From learning Laplace, I gathered you could work out the high and low pass transfer functions separately by converting the circuit into the s-domain, and then multiplying them together to get the overall function. But I now know this is invalid with this circuit, due to the loading effects.

So my question is, how do I go about deriving the transfer function now?

Your help is much appreciated! :D


The Electrician

Joined Oct 9, 2007
I see that you posted this same question on another forum.

This problem is simple enough that you don't need to use any of the advanced network analysis techniques, such as node or mesh analysis.

You can treat the network as a cascade of voltage dividers.

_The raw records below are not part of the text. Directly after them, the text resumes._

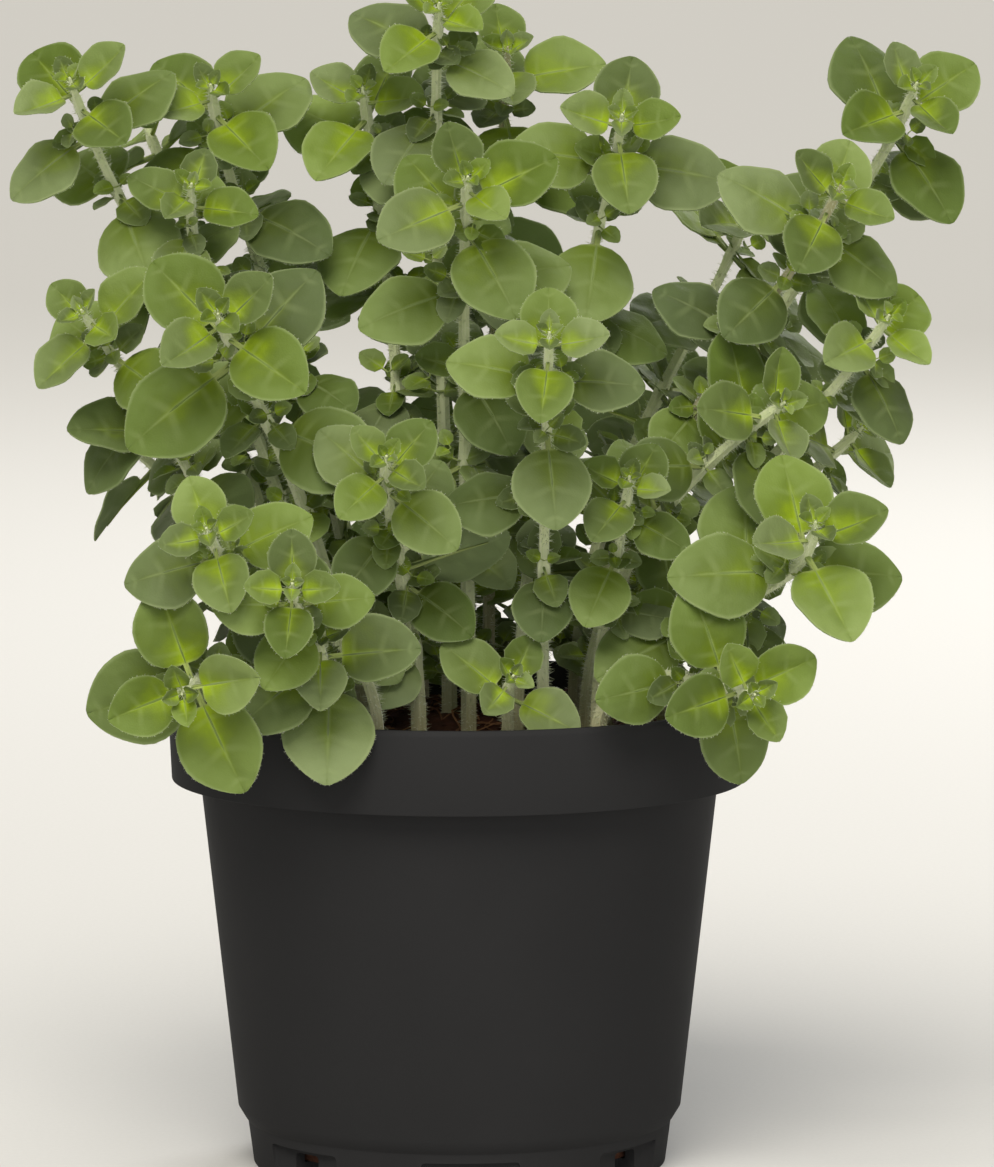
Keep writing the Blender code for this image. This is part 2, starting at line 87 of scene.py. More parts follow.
# Soil
SOIL_TOP = 89.0
SOIL_RELIEF = 1.3
MOUND_Y = 10.0  # where the mix stands highest
MOUND_RISE = 4.5  # how far it rises there
MOUND_RADIUS = 44.0
SOIL_HUMPS = ((9.0, 11.0, 1.3), (14.0, 6.0, 0.4))
SOIL_SIDES = 96
SOIL_RINGS = 25
CLOD_SIZE = 5.0
CLOD_HEIGHT = 0.9
GRAIN_SIZE = 1.7
GRAIN_HEIGHT = 0.35
SOIL_TONE = 0.4
CRUMBS = 1300
CRUMB_SIZE = (0.25, 1.3)
CRUMB_SIZE_DRAW = (1.2, 4)  # most crumbs are small
CRUMB_STRETCH = ((1, 0.6, 0.4), (1.9, 1.1, 0.9))  # least and most along X, Y and Z
CRUMB_KNOCK = 0.22
CRUMB_SEED = 4
CRUMB_LIFT = 0.15
CRUMB_TONES = (1.3, 2.2)
CRUMB_MARGIN = 2.0  # between the pot and the places where crumbs may lie
FIBRES = 320
FIBRE_LENGTH = (4.0, 15.0)
FIBRE_WIDTH = (0.10, 0.32)
FIBRE_STEPS = 6
FIBRE_BOW = 0.12  # how much it bows aside, as a share of its length
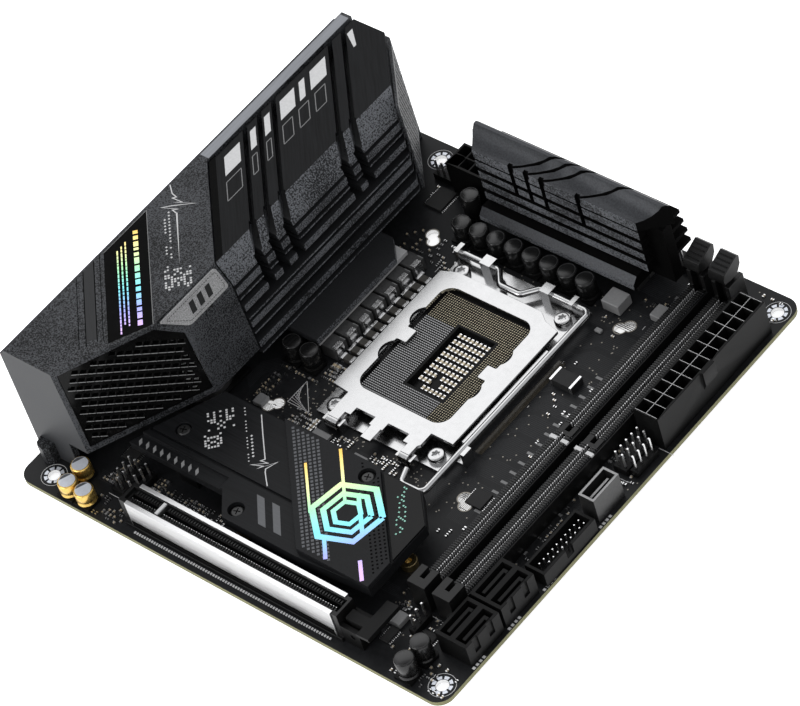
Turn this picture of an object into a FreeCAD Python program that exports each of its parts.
import FreeCAD, Part
import math
import os
import re
import sys
import Sketcher
from FreeCAD import Matrix, Placement, Rotation, Vector

# Mini-ITX computer motherboard with its heatsinks, shroud, sockets and connectors.
# Board coordinates: X runs from the rear ports to the memory side, Y from the expansion
# slot to the opposite edge, Z up from the board's top face, with zero at the board's corner.
# place() shifts them so that the finished assembly stands on Z = 0 about its centre.

DIMS = {
    # circuit board
    "board_side": 170.0, "board_thick": 1.6, "board_corner": 5.0,
    "hole_radius": 1.98, "hole_left": 10.16, "hole_right": 165.1, "hole_front": 6.17,
    "hole_back": 163.65, "hole_back_left": 33.02,
    "cooler_x": 90.16, "cooler_y": 98.86, "cooler_wide": 39.0, "cooler_narrow": 37.0,
    "cooler_radius": 1.95, "jack_reach": 5.0,
    # processor socket
    "plate_under": 2.2, "frame_thick": 1.2, "screw_left": 71.0, "screw_right": 111.0,
    "screw_low": 69.0, "screw_high": 129.0, "screw_shank": 1.5, "screw_head": 2.7,
    "window_left": 72.7, "window_right": 107.7, "window_low": 76.8, "window_high": 121.3,
    "housing_top": 3.0, "contact_top": 3.3, "load_low": 4.0, "load_thick": 1.2,
    "hinge_y": 63.5, "hinge_z": 2.9, "pin_radius": 0.8, "pin_clear": 0.05,
    "lever_y": 134.0, "lever_z": 4.2, "lever_radius": 1.1, "arm_x": 118.0,
    # rear cover and its heatsink
    "top_z": 46.5, "wall": 2.0, "near_y": 12.0, "front_y": 69.5, "far_y": 168.5,
    "skirt_z": 11.7, "knee_z": 39.3, "top_x": 36.5, "knee_x": 40.9, "skirt_x": 43.0,
    "vent_top_x": 21.7, "vent_skirt_x": 23.6, "vent_top_y": 42.0, "vent_skirt_y": 51.3,
    "vent_knee_x": 22.09, "vent_knee_y": 50.1, "ridge_sum": 106.0, "corner_sum": 188.0,
    "strip_width": 6.0, "sink_top": 44.4, "panel_thick": 1.5, "foot_wide": 15.6, "boss_top": 7.3,
    "slot_width": 2.3, "groove_width": 1.5, "port_depth": 16.0,
    # top heatsink
    "stack_left": 66.0, "stack_right": 129.5, "stack_front": 150.5, "stack_web": 154.5,
    "stack_back": 158.5, "stack_top": 37.7, "stack_base": 6.6,
    # memory slots
    "slot_a_x": 142.8, "slot_pitch": 9.4, "slot_half": 3.3, "slot_height": 7.0,
    "slot_low": 24.5, "slot_high": 163.0, "tower_low": 31.5, "tower_high": 156.0,
    "latch_top": 21.0, "latch_pivot_y": 159.5, "latch_pivot_z": 4.0,
    # power, drive and front-panel connectors
    "cell": 4.2, "atx_x": 158.9, "atx_y": 105.4, "atx_height": 13.3, "eps_x": 45.6,
    "eps_y": 155.3, "eps_height": 13.0, "pin_side": 0.64, "pin_pitch": 2.54,
    # expansion slot
    "pcie_left": 43.3, "pcie_right": 130.0, "pcie_low": 4.1, "pcie_high": 11.6,
    "pcie_height": 11.0, "shield_left": 46.1, "shield_right": 127.9,
    # solid-state drive bay
    "bay_top": 12.0, "bay_low": 14.3, "bay_high": 51.3, "bay_thick": 4.0,
    # round capacitors
    "can_radius": 3.15, "can_height": 8.0, "tail_reach": 2.2,
}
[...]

Calculate the equivalent impedance of R2 and C2 in series. Call that impedance Z1. Now calculate the equivalent impedance of Z1 in parallel with C1; call that impedance Z2.

Now R1 and Z2 form a voltage divider and you can calculate the voltage at the top of C1 as a fraction (call that fraction tf1) of Vi; call that voltage Vx.

Now, C2 and R2 form a voltage divider acting on Vx. You can calculate Vo as a fraction of Vx (call that fraction tf2).

Having the voltage divider ratio between Vx and Vi (tf1 = Vx/Vi), and the ratio between Vo and Vx (tf2 = Vo/Vx), you can calculate the ratio between Vo and Vi as the product of tf1 and tf2. Your desired transfer function is Vo/Vi. We know that Vo/Vi = (Vx/Vi)*(Vo/Vx) = tf1*tf2; problem solved.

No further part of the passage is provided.